> _WHAT THIS TASK INVOLVES_:
Repeat the entire listing exactly.

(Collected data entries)
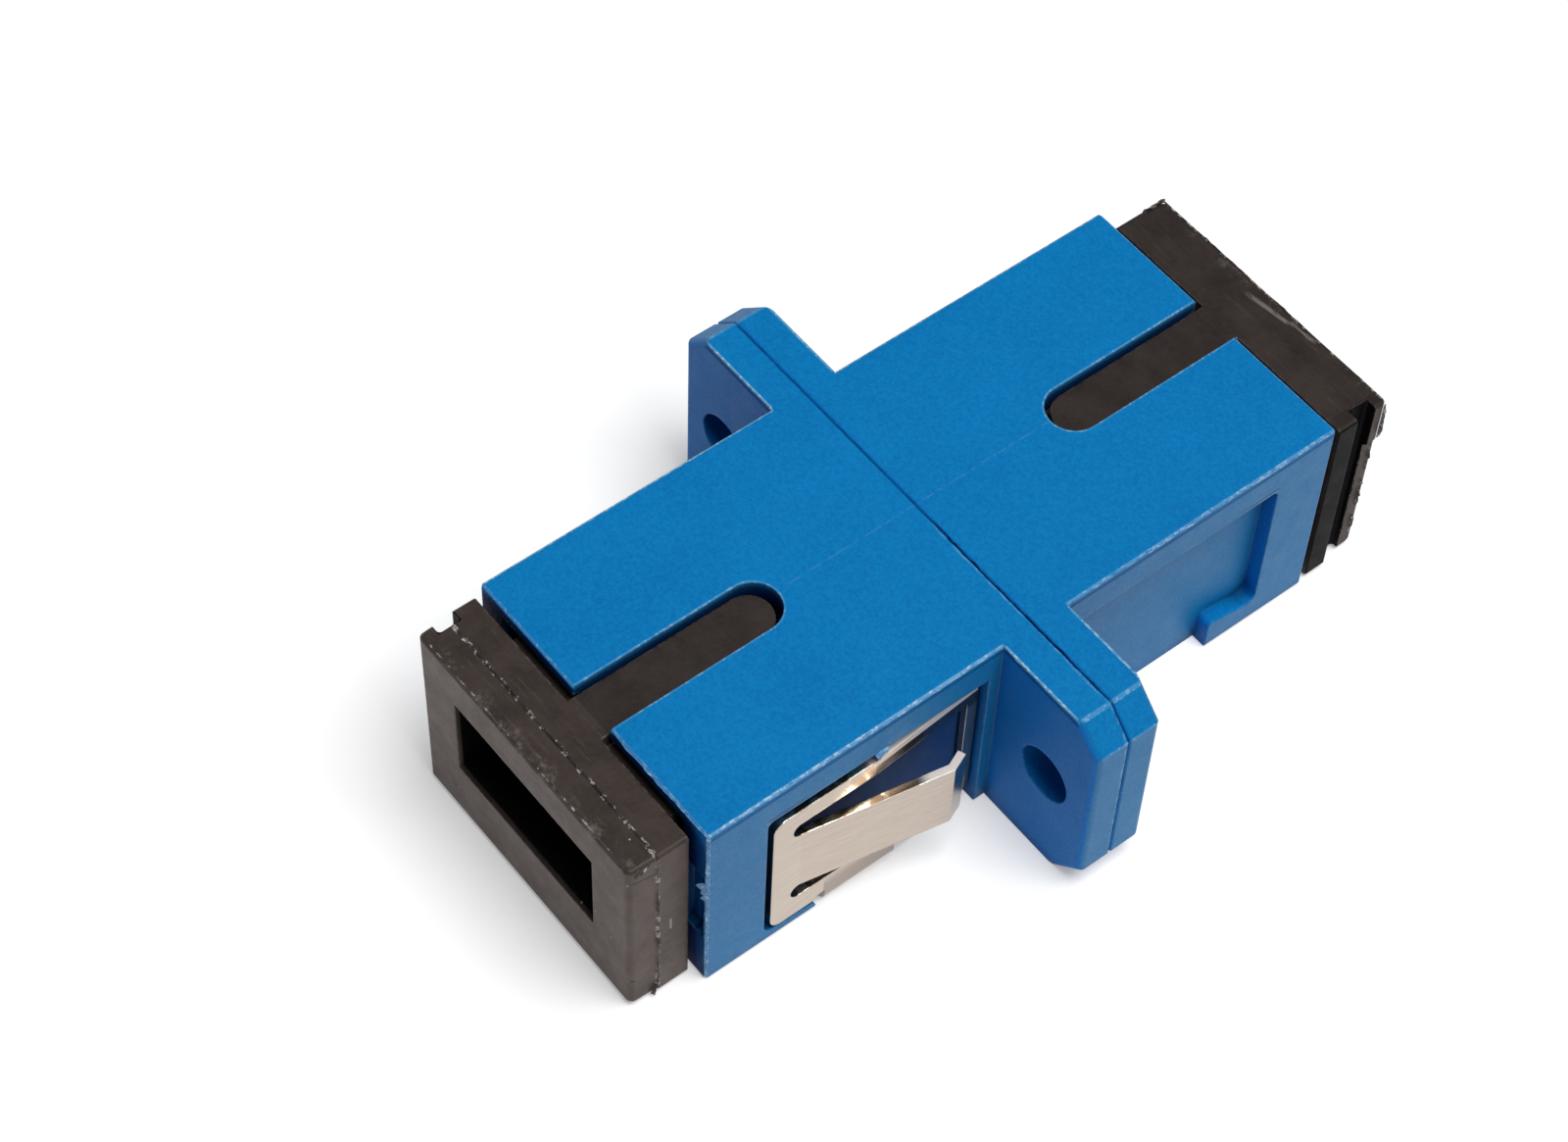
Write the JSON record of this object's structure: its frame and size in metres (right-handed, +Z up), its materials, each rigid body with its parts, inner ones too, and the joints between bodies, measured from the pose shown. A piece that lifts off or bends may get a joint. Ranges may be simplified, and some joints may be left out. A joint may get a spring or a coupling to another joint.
{
  "type": "sc fibre adapter",
  "caption": "Flanged simplex fibre adapter: welded two-part housing with key slots, latch inserts, split sleeve, spring clip and dust caps.",
  "frame": {"origin": "under the middle of the flange, on the plane that the adapter rests on", "axes": "+Y along the optical axis towards the rear mouth, -Y towards the front mouth with the clip, +Z up with the key slots on top, +X to the side"},
  "size_m": [0.0226, 0.0332, 0.0092],
  "materials": {
    "housing": "blue moulded polyester, fine satin texture",
    "insert": "blue moulded polyester, smooth",
    "ceramic": "polished white zirconia",
    "clip": "stamped stainless spring strip",
    "cap": "black soft plastic, satin"
  },
  "bodies": {
    "adapter": {"front_housing": "housing", "rear_housing": "housing", "front_latch_insert": "insert", "rear_latch_insert": "insert", "split_sleeve": "ceramic", "spring_clip": "clip"},
    "front_cap": {"front_dust_cap": "cap"},
    "rear_cap": {"rear_dust_cap": "cap"}
  },
  "joints": [
    {"name": "front_cap_slide", "type": "slide", "parent": "adapter", "child": "front_cap", "axis": [0, -1, 0], "range_m": [0, 0.02]},
    {"name": "rear_cap_slide", "type": "slide", "parent": "adapter", "child": "rear_cap", "axis": [0, 1, 0], "range_m": [0, 0.02]}
  ]
}
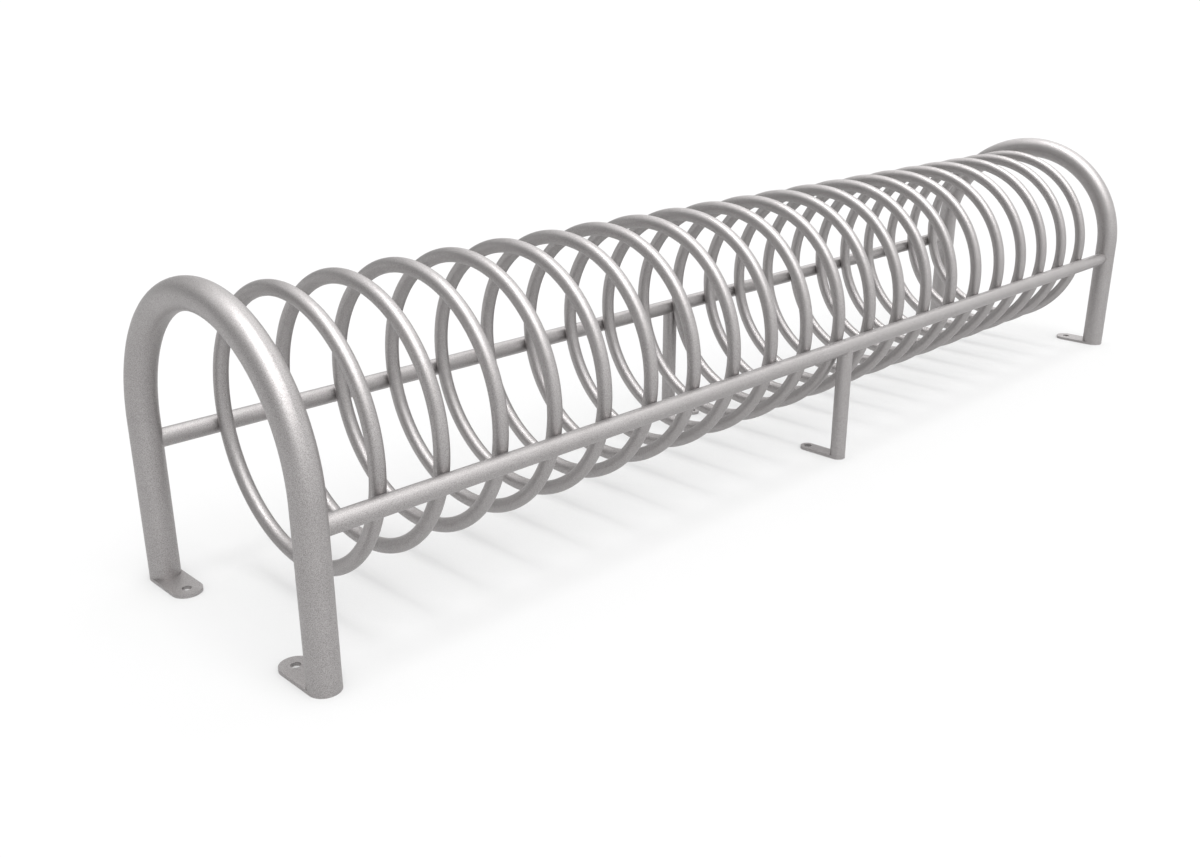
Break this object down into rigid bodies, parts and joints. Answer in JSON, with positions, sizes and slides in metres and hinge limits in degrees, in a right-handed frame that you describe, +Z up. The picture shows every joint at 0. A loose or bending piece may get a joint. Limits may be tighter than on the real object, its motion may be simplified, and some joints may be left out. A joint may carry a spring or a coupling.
{
  "type": "bicycle rack",
  "caption": "Ground-fixed bicycle rack of round steel tube: upright closed rings stand in a row across side rails, between end hoops on bolt-down foot plates.",
  "frame": {"origin": "on the ground, under the middle of the rack", "axes": "+X along the row of rings, the front rail at -Y, +Z up"},
  "size_m": [2.5908, 0.5398, 0.5529],
  "materials": {
    "steel": "satin"
  },
  "bodies": {
    "root": {"hoop_left": "steel", "hoop_right": "steel", "rail_front": "steel", "rail_back": "steel", "mid_leg_front": "steel", "mid_leg_back": "steel", "foot_left_front": "steel", "foot_left_back": "steel", "foot_right_front": "steel", "foot_right_back": "steel", "foot_mid_front": "steel", "foot_mid_back": "steel", "ring_01": "steel", "ring_02": "steel", "ring_03": "steel", "ring_04": "steel", "ring_05": "steel", "ring_06": "steel", "ring_07": "steel", "ring_08": "steel", "ring_09": "steel", "ring_10": "steel", "ring_11": "steel", "ring_12": "steel", "ring_13": "steel", "ring_14": "steel", "ring_15": "steel", "ring_16": "steel", "ring_17": "steel", "ring_18": "steel", "ring_19": "steel", "ring_20": "steel", "ring_21": "steel"}
  },
  "joints": []
}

> _FULL OUTPUT_:
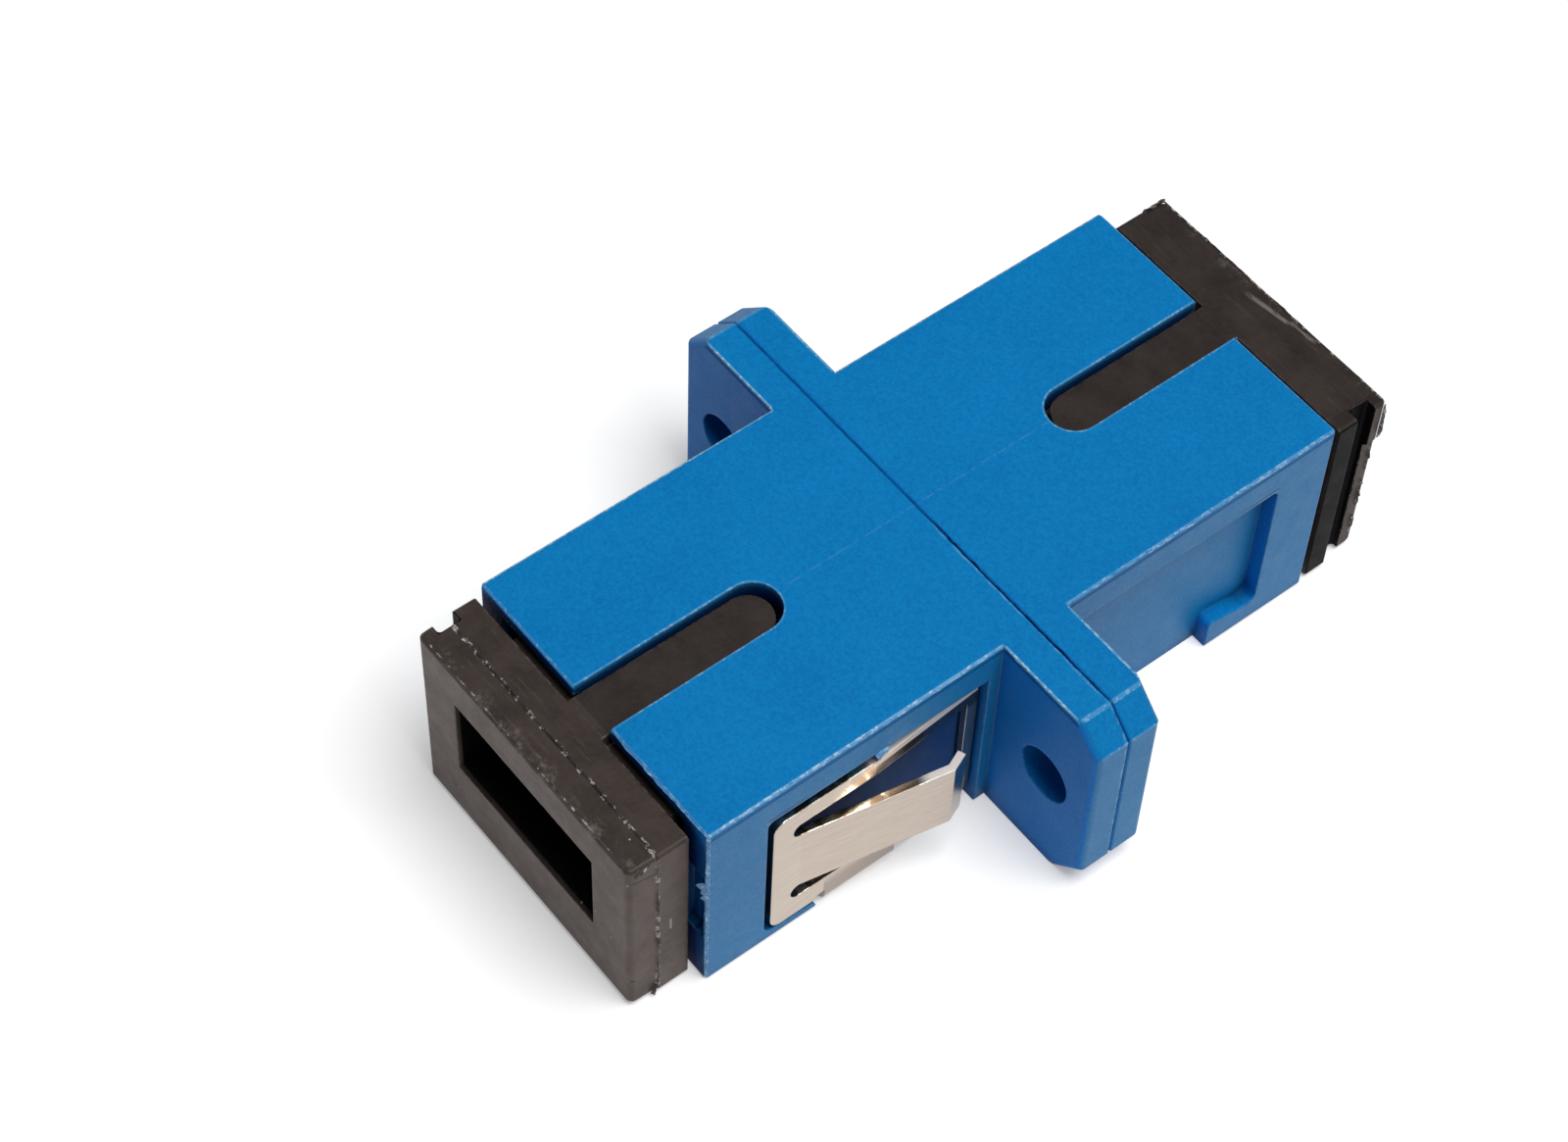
Write the JSON record of this object's structure: its frame and size in metres (right-handed, +Z up), its materials, each rigid body with its parts, inner ones too, and the joints between bodies, measured from the pose shown. A piece that lifts off or bends may get a joint. Ranges may be simplified, and some joints may be left out. A joint may get a spring or a coupling to another joint.
{
  "type": "sc fibre adapter",
  "caption": "Flanged simplex fibre adapter: welded two-part housing with key slots, latch inserts, split sleeve, spring clip and dust caps.",
  "frame": {"origin": "under the middle of the flange, on the plane that the adapter rests on", "axes": "+Y along the optical axis towards the rear mouth, -Y towards the front mouth with the clip, +Z up with the key slots on top, +X to the side"},
  "size_m": [0.0226, 0.0332, 0.0092],
  "materials": {
    "housing": "blue moulded polyester, fine satin texture",
    "insert": "blue moulded polyester, smooth",
    "ceramic": "polished white zirconia",
    "clip": "stamped stainless spring strip",
    "cap": "black soft plastic, satin"
  },
  "bodies": {
    "adapter": {"front_housing": "housing", "rear_housing": "housing", "front_latch_insert": "insert", "rear_latch_insert": "insert", "split_sleeve": "ceramic", "spring_clip": "clip"},
    "front_cap": {"front_dust_cap": "cap"},
    "rear_cap": {"rear_dust_cap": "cap"}
  },
  "joints": [
    {"name": "front_cap_slide", "type": "slide", "parent": "adapter", "child": "front_cap", "axis": [0, -1, 0], "range_m": [0, 0.02]},
    {"name": "rear_cap_slide", "type": "slide", "parent": "adapter", "child": "rear_cap", "axis": [0, 1, 0], "range_m": [0, 0.02]}
  ]
}
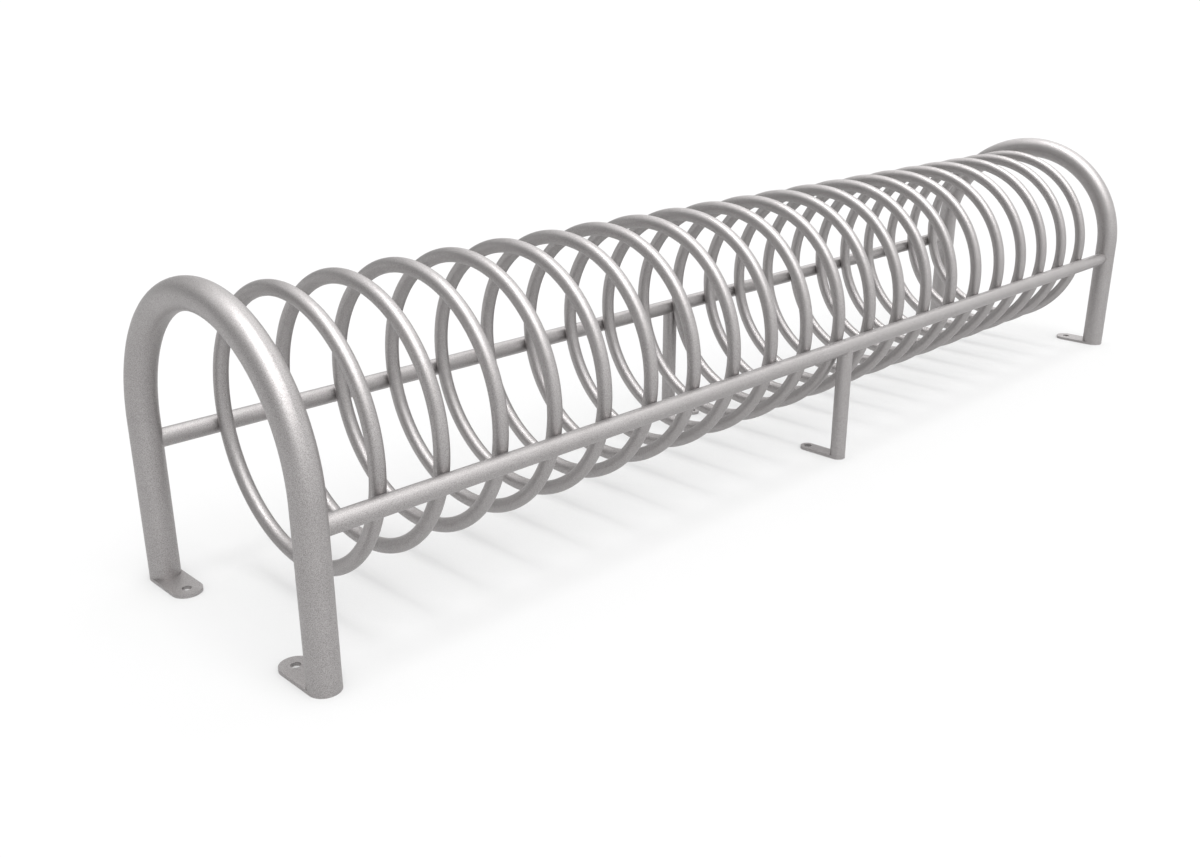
Break this object down into rigid bodies, parts and joints. Answer in JSON, with positions, sizes and slides in metres and hinge limits in degrees, in a right-handed frame that you describe, +Z up. The picture shows every joint at 0. A loose or bending piece may get a joint. Limits may be tighter than on the real object, its motion may be simplified, and some joints may be left out. A joint may carry a spring or a coupling.
{
  "type": "bicycle rack",
  "caption": "Ground-fixed bicycle rack of round steel tube: upright closed rings stand in a row across side rails, between end hoops on bolt-down foot plates.",
  "frame": {"origin": "on the ground, under the middle of the rack", "axes": "+X along the row of rings, the front rail at -Y, +Z up"},
  "size_m": [2.5908, 0.5398, 0.5529],
  "materials": {
    "steel": "satin"
  },
  "bodies": {
    "root": {"hoop_left": "steel", "hoop_right": "steel", "rail_front": "steel", "rail_back": "steel", "mid_leg_front": "steel", "mid_leg_back": "steel", "foot_left_front": "steel", "foot_left_back": "steel", "foot_right_front": "steel", "foot_right_back": "steel", "foot_mid_front": "steel", "foot_mid_back": "steel", "ring_01": "steel", "ring_02": "steel", "ring_03": "steel", "ring_04": "steel", "ring_05": "steel", "ring_06": "steel", "ring_07": "steel", "ring_08": "steel", "ring_09": "steel", "ring_10": "steel", "ring_11": "steel", "ring_12": "steel", "ring_13": "steel", "ring_14": "steel", "ring_15": "steel", "ring_16": "steel", "ring_17": "steel", "ring_18": "steel", "ring_19": "steel", "ring_20": "steel", "ring_21": "steel"}
  },
  "joints": []
}